The government had contended before the ICSID tribunal that the latter does not have primacy over the final verdict issued by Nepal's Supreme Court. “But the ICSID tribunal determined that it has jurisdiction over the issue even if Nepal’s Supreme Court has already issued its final verdict,” said Bipin Adhikari, one of the lawyers advising the government on dispute settlement at the ICSID.
Ncell in a press statement said that the ICSID also ordered the Nepal government to reimburse it for the cost of a loan it took out. “The sums to be paid encompass interest on the loan management fee,” the Ncell said in an emailed response to the Post.
According to Gautam, Ncell had taken loans to pay the tax as determined by the tax authority by violating the provisional order issued by the ICSID tribunal.
“The tribunal ordered us [the government] to pay equivalent of interest that Ncell had to pay in tax,” he said. Besides these two expenses to be paid to Ncell and Axiata, Nepal has to spend additional amounts in legal fees. “Combining all these expenses, the government is expected to spend around Rs1 billion,” said Gautam.

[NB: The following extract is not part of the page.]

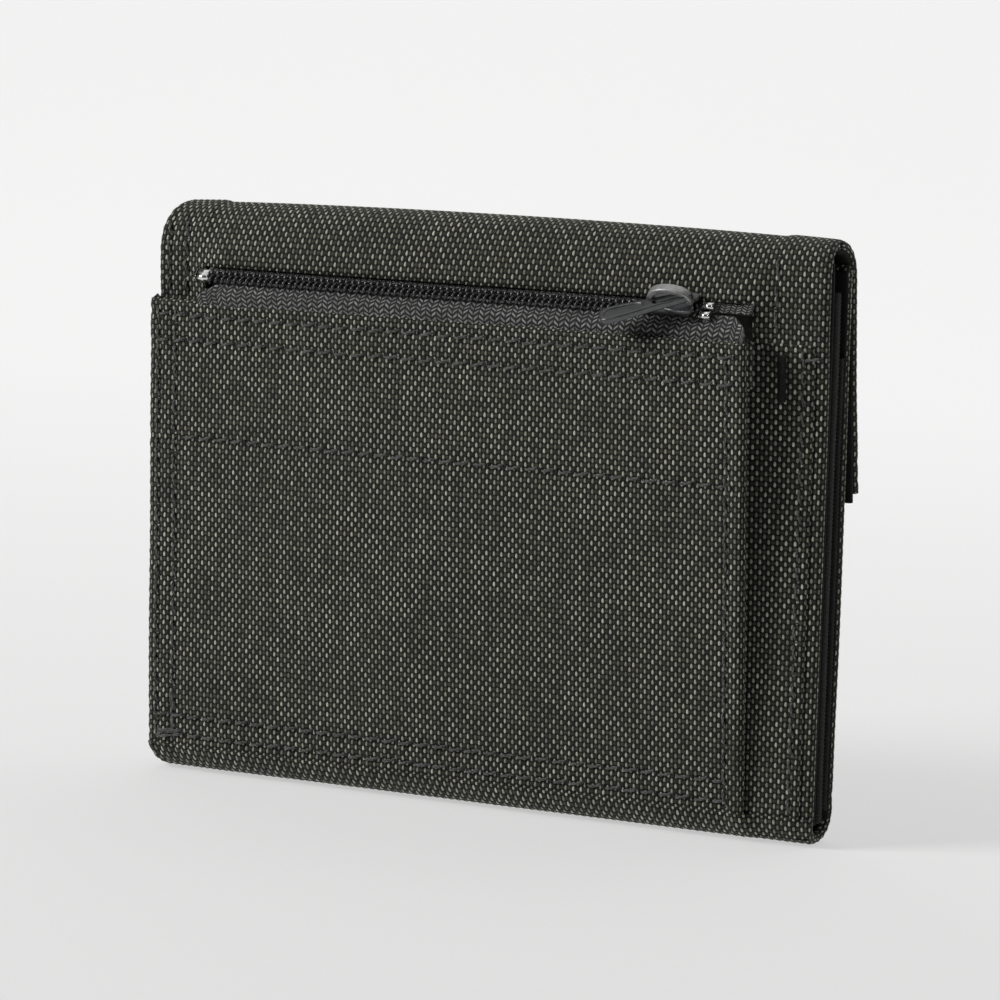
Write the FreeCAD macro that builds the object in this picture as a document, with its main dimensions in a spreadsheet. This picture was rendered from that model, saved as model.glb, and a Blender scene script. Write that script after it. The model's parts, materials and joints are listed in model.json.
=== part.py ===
"""Bifold wallet of melange cloth: a back half with a zipped coin pocket, a front half that
folds about the spine, and a closing flap that folds over the top. Millimetres; the wallet is
closed and stands on its spine, +Z up, with the coin pocket on the -Y side."""

import FreeCAD, Part
import os

import Sketcher
from FreeCAD import Placement, Rotation, Vector

SIZES = [
    # overall
    ("overall_width", 115.0, "whole wallet, along X"),
    ("overall_height", 92.0, "closed wallet, along Z"),
    ("spine_depth", 9.0, "outer face of the back half to outer face of the front half"),
    # cloth and boards
    ("cloth", 0.6, "outer melange cloth"),
    ("lining", 0.4, "inner lining and card slot cloth"),
    ("board", 1.0, "stiffener board inside each half"),
    ("board_inset", 3.0, "stiffener and lining edge inside the cloth edge"),
    ("fit_gap", 0.1, "gap between neighbours that move apart"),
    # spine
    ("fold_height", 3.4, "height of the channel of cloth under both halves"),
    ("fold_cut", 1.5, "slanting cut across each lower corner of the spine fold"),
    # inside
    ("bill_gap", 0.8, "bill pocket between the back lining and its divider"),
    ("divider_drop", 8.0, "bill divider's top edge below the wallet's top"),
    ("slot_drop", 18.0, "first card slot's top edge below the wallet's top"),
    ("slot_step", 12.0, "each card slot's top edge below the one behind it"),
    ("slot_base", 5.0, "card slots' lower edge above the floor"),
    ("binding", 1.4, "width of the grosgrain binding seen on the inner edges"),
    ("binding_fold", 0.4, "grosgrain standing proud of the stack on each side"),
    # front half
    ("front_drop", 4.0, "front half's top edge below the wallet's top"),
    ("closure_pile", 1.2, "thickness of the hook tape and of the loop tape"),
    ("closure_inset", 6.0, "end of the hook and loop tapes inside the side edge"),
    ("hook_height", 15.0, "height of the hook tape"),
    ("loop_height", 18.0, "height of the loop tape"),
    ("loop_drop", 26.0, "loop tape's upper edge below the wallet's top"),
    # flap
    ("flap_standoff", 1.4, "flap's front fold off the front half's outer face"),
    ("flap_length", 39.0, "hanging part of the flap"),
    ("flap_lean", 9.0, "angle by which the hanging part stands away, degrees"),
    # yoke above the zip
    ("yoke_drop", 9.4, "yoke's lower edge below the wallet's top"),
    ("yoke_behind", 1.6, "inner face of the yoke's lower edge behind the middle of the zip chain"),
    # zip
    ("chain_drop", 11.6, "middle of the zip chain below the wallet's top"),
    ("chain_standoff", 3.3, "middle of the zip chain off the back panel"),
    ("zip_tilt", 40.0, "angle by which the zip faces upwards, degrees"),
    ("chain_start", 11.1, "chain's left end inside the wallet's left edge"),
    ("chain_length", 84.6, "both coils"),
    ("coil_split", 0.35, "half of the gap between the two coils"),
    ("coil_width", 1.1, "one coil, across the chain"),
    ("coil_height", 0.85, "coil above its tape"),
    ("tape", 0.4, "knitted zip tape"),
    ("tape_reach", 2.55, "flat part of each tape, from the chain's middle"),
    ("tape_hold", 3.0, "part of each tape sewn behind the cloth"),
    ("stop_length", 2.0, "metal end stop"),
    # slider
    ("slider_length", 8.4, "slider body, along the chain"),
    ("slider_width", 4.4, "slider body, across the chain"),
    ("slider_rest", 23.8, "slider's middle inside the wallet's right edge, zip closed"),
    ("plate", 0.7, "each plate of the slider"),
    ("slider_lean", 11.0, "extra tilt of the loosely held slider, degrees"),
    ("slider_gap", 0.45, "clearance of the coils and tapes in the slider"),
    ("neck_half", 0.15, "half thickness of the web between the slider's plates"),
    ("crown_length", 7.4, "slider's arched crown, along the chain"),
    ("crown_rise", 3.0, "crown above the slider's face"),
    ("crown_width", 1.4, "crown, across the chain"),
    ("crown_bar", 0.8, "thickness of the crown's bar"),
    # pull tab
    ("pull_length", 17.0, "pull tab, from its pin to its tip"),
    ("pull_width", 4.4, "pull tab, across the chain"),
    ("pull_thick", 1.0, "pull tab and its pin"),
    ("pull_gap", 0.35, "clearance of the pull tab round the crown and off the slider"),
    ("pull_corner", 1.4, "slanting cut across each corner of the pull tab's tip"),
    # coin pocket
    ("pocket_drop", 15.4, "coin pocket's upper edge below the wallet's top"),
    ("pocket_base", 2.0, "coin pocket's lower edge above the floor"),
    ("pocket_inset", 10.5, "pocket's right edge inside the wallet's right edge"),
    ("pocket_cloth", 0.8, "pocket front with its turned hems"),
    ("proud_left_top", 4.0, "pocket front off the back panel, upper left corner"),
    ("proud_left_base", 2.4, "the same, lower left corner"),
    ("proud_right_top", 7.4, "the same, upper right corner"),
    ("proud_right_base", 2.6, "the same, lower right corner"),
    ("hem", 4.0, "width of the turned hems at the left and the bottom"),
    ("facing_drop", 22.6, "lower edge of the pocket front's facing below its upper edge"),
    ("gusset_reach", 6.8, "depth of the bellows fold at the pocket's right edge"),
    ("gusset_wall", 0.5, "cloth of the bellows fold"),
    ("flange_inset", 1.9, "gusset flange's edge inside the wallet's right edge"),
    ("tack_length", 7.0, "bar tack on the gusset flange"),
    ("tack_width", 1.5, "bar tack on the gusset flange"),
]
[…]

But more importantly, the June 9 verdict of the tribunal dismissed Axiata’s claims that Ncell was denied justice and it was not treated fairly and equitably and, moreover, tax laws were used discriminately, officials and experts said. By making such claims, Axiata and Ncell had demanded payment of as much as $420 million (Rs55.54 billion) claiming damages.
“Had we lost the case, the Nepal government would have had to pay as much as $500 million or around Rs66 billion including interest and arbitration expenses,” said Gautam. “With this verdict, the government has been saved from huge monetary losses, but the narrative of Nepal not being a good place for foreign investment has also been dismissed.